Homework 4: (Due Thursday, 11/01)

In this homework, we will implement the algorithm for sequence alignment with gap opening and extension. We will then perform a series of pairwise alignments of various protein sequences, and compare the results obtained by the two techniques we discussed in class: sequence alignment with fixed gap penalties, and sequence alignment with gap opening and extension. To get started:

  1. Download the following proteins from the protein databank
           1) 1MBC        3) 1MYT      5) 1MBA      
           2) 1LHS        4) 1YMC      6) 1LH1
    
    Also, download the file blosum50.txt, which contains the Blosum 50 scoring matrix.

  2. Download the following matlab files from the CS321 website:
    readScoreMatrix.m
    Reads in the blosum 50 scoring matrix file
    pickSequence.m
    Extract the sequence from a PDB file
    sym2pos.m
    Converts amino acid 1-letter codes to integers between 1 and 20
    pos2sym.m
    Converts integers between 1 and 20 to amino acid 1-letter codes

  3. Download alignSequences.m, a matlab function that performs pair-wise sequence alignments. Use it to find all pairwise alignment scores of the above protein sequences, using the Blosum50 scoring matrix and a gap penalty of -10. Generate and print out a 6x6 matrix of pairwise alignment scores.

    Note that the alignSequences() function is somewhat different from the one shown in class. The modifications were introduced to clean up the code and improve performance. Please see the comments inside alignSequences.m for more details.

  4. Download alignGapOpenExt.m. This is the skeleton of a function to perform sequence alignment with gap opening and extension. You will need complete this function yourself; however, do not modify any of the provided code. Refer to the function alignSequences() and the lecture notes on gap opening and extension in order to complete the implementation.

  5. Use your alignGapOpenExt() function to find all pairwise sequence alignment scores, using the Blosum50 matrix, a gap opening score of -10, and a gap extension score of -1. Generate and print out the 6x6 matrix of pairwise alignment scores. How is this matrix different from the one obtained in part 3?
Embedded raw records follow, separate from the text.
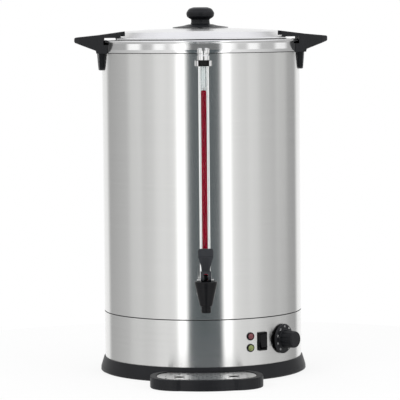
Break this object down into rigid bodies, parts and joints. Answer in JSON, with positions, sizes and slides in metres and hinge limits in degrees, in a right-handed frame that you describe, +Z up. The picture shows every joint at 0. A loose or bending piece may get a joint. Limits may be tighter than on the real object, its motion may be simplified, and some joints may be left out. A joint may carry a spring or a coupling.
{
  "type": "hot water urn",
  "caption": "Tall double-walled hot water urn with twist-lock lid, side handles, sight glass, lever tap, drip tray and front controls.",
  "frame": {"origin": "centre of the urn's round body, on the surface it stands on", "axes": "+Z up, -Y towards the tap and the user, +X to the user's right"},
  "size_m": [0.3954, 0.424, 0.5706],
  "materials": {
    "brushed_steel": "circumferential brushed",
    "polished_steel": "polished stainless",
    "plain_steel": "mill finish",
    "chrome": "bright plated",
    "brass": "turned",
    "aluminium": "cast",
    "black_plastic": "fine satin texture",
    "black_gloss": "moulded gloss",
    "rubber": "matt",
    "silicone": "translucent grey",
    "glass": "clear tube",
    "red_line": "red",
    "red_lens": "translucent red",
    "green_lens": "translucent green",
    "ceramic": "glazed ceramic"
  },
  "bodies": {
    "urn": {"outer_jacket": "brushed_steel", "inner_tank": "plain_steel", "top_collar": "polished_steel", "base_shell": "brushed_steel", "base_ring": "black_plastic", "rubber_foot_ring": "rubber", "base_plate": "plain_steel", "base_plate_screws": "plain_steel", "centre_stud": "plain_steel", "centre_nut": "plain_steel", "heat_spreader": "aluminium", "heating_element": "plain_steel", "boil_dry_cutout": "plain_steel", "thermostat_bulb": "brass", "terminal_block": "ceramic", "right_handle": "black_plastic", "left_handle": "black_plastic", "handle_screws": "plain_steel", "gauge_tube": "glass", "gauge_red_line": "red_line", "gauge_cap": "chrome", "gauge_grommet": "rubber", "gauge_clamp": "chrome", "gauge_socket_nut": "chrome", "tap_shank": "plain_steel", "shank_washers": "silicone", "shank_spacer": "plain_steel", "shank_nut": "plain_steel", "tap_body": "black_gloss", "tap_bonnet": "black_gloss", "tap_spring": "plain_steel", "red_lamp_bezel": "black_gloss", "red_lamp_lens": "red_lens", "green_lamp_bezel": "black_gloss", "green_lamp_lens": "green_lens", "switch_housing": "black_gloss", "thermostat_body": "plain_steel", "cable_gland": "black_plastic", "gland_nut": "black_plastic"},
    "seal": {"lid_seal": "silicone"},
    "lid": {"lid_plate": "polished_steel", "knob_shield": "black_plastic", "lid_knob": "black_plastic", "knob_washer": "plain_steel", "knob_screw": "plain_steel"},
    "stem": {"tap_stem": "plain_steel", "tap_seat_cup": "silicone"},
    "lever": {"tap_lever": "black_gloss", "tap_pin": "plain_steel"},
    "rocker": {"rocker": "black_gloss"},
    "dial": {"thermostat_knob": "black_plastic", "thermostat_spindle": "plain_steel"},
    "tray": {"drip_tray": "black_plastic"},
    "grid": {"drip_grid": "polished_steel"}
  },
  "joints": [
    {"name": "lid_lift", "type": "slide", "parent": "urn", "child": "seal", "axis": [0, 0, 1], "range_m": [0, 0.2]},
    {"name": "lid_twist", "type": "hinge", "parent": "seal", "child": "lid", "pos_m": [0, 0, 0.5205], "axis": [0, 0, 1], "range_deg": [0, 60]},
    {"name": "tap_stem_lift", "type": "slide", "parent": "urn", "child": "stem", "axis": [0, 0, 1], "range_m": [0, 0.0039], "deforming": ["tap_spring"]},
    {"name": "tap_lever_pull", "type": "hinge", "parent": "stem", "child": "lever", "pos_m": [0, -0.205, 0.1654], "axis": [1, 0, 0], "range_deg": [0, 40], "stiffness_Nm_per_rad": 0.3, "springref_deg": -17.19},
    {"name": "rocker_press", "type": "hinge", "parent": "urn", "child": "rocker", "pos_m": [0.08678, -0.12722, 0.0586], "axis": [0.8261, 0.5635, 0], "range_deg": [0, 20]},
    {"name": "dial_turn", "type": "hinge", "parent": "urn", "child": "dial", "pos_m": [0.1196, -0.09859, 0.0586], "axis": [-0.7716, 0.6361, 0], "range_deg": [0, 270]},
    {"name": "tray_pull", "type": "slide", "parent": "urn", "child": "tray", "axis": [0, -1, 0], "range_m": [0, 0.12]},
    {"name": "grid_lift", "type": "slide", "parent": "tray", "child": "grid", "axis": [0, 0, 1], "range_m": [0, 0.05]}
  ],
  "couplings": [
    {"joint": "tap_lever_pull", "follows": "tap_stem_lift", "rad_per_m": 179}
  ]
}
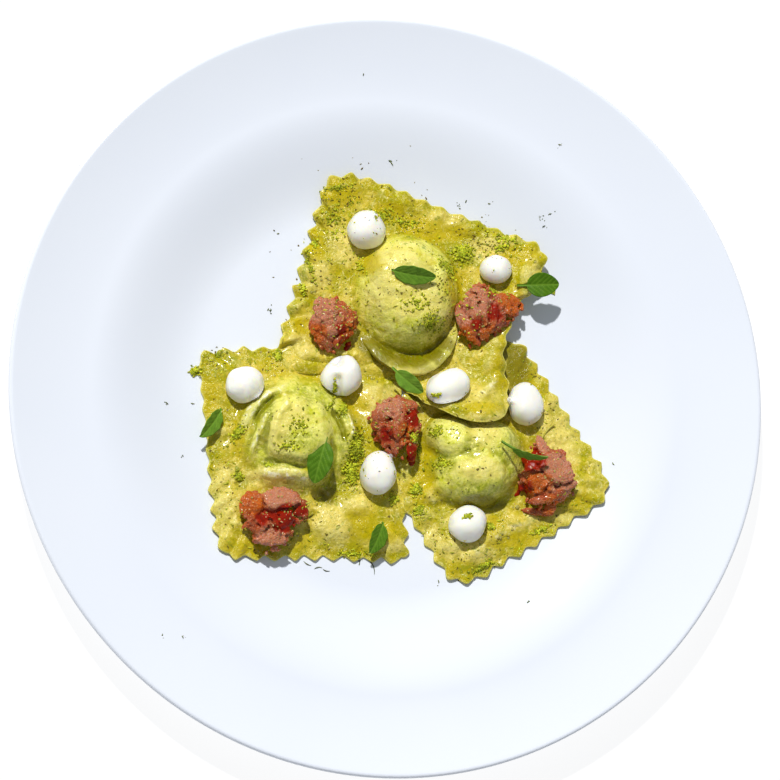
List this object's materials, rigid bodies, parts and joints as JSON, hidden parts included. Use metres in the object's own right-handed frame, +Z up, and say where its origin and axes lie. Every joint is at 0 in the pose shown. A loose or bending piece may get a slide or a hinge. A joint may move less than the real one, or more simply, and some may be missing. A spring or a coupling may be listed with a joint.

  6. Download pprintAlignment.m. This is function "pretty prints" a pair of aligned sequences, highlighting regions where identical amino acids are aligned against one another. Use this function to print out the two alignments of 1MBC vs. 1YMC, obtained using both alignment techniques. Likewise print out the alignments of 1LHS vs. 1LH1. If your gap opening and extension code works correctly, you will notice that the two alignments of 1MBC vs. 1YMC are very similar, both in aligned sequences and in score. However the two alignments of 1LHS vs. 1LH1 are quite different from one another: the alignment obtained using the gap opening and extension method is considerably longer, scores higher, and contains more gaps. Explain this outcome.
Submit the homework on paper only. Hand in the printout of both alignment score matrices, the code used to generate them, and the code for your alignGapOpenExt() function. For part (6), submit your explanation. You do not need to submit a printout of your sequence alignments, though feel free to do so.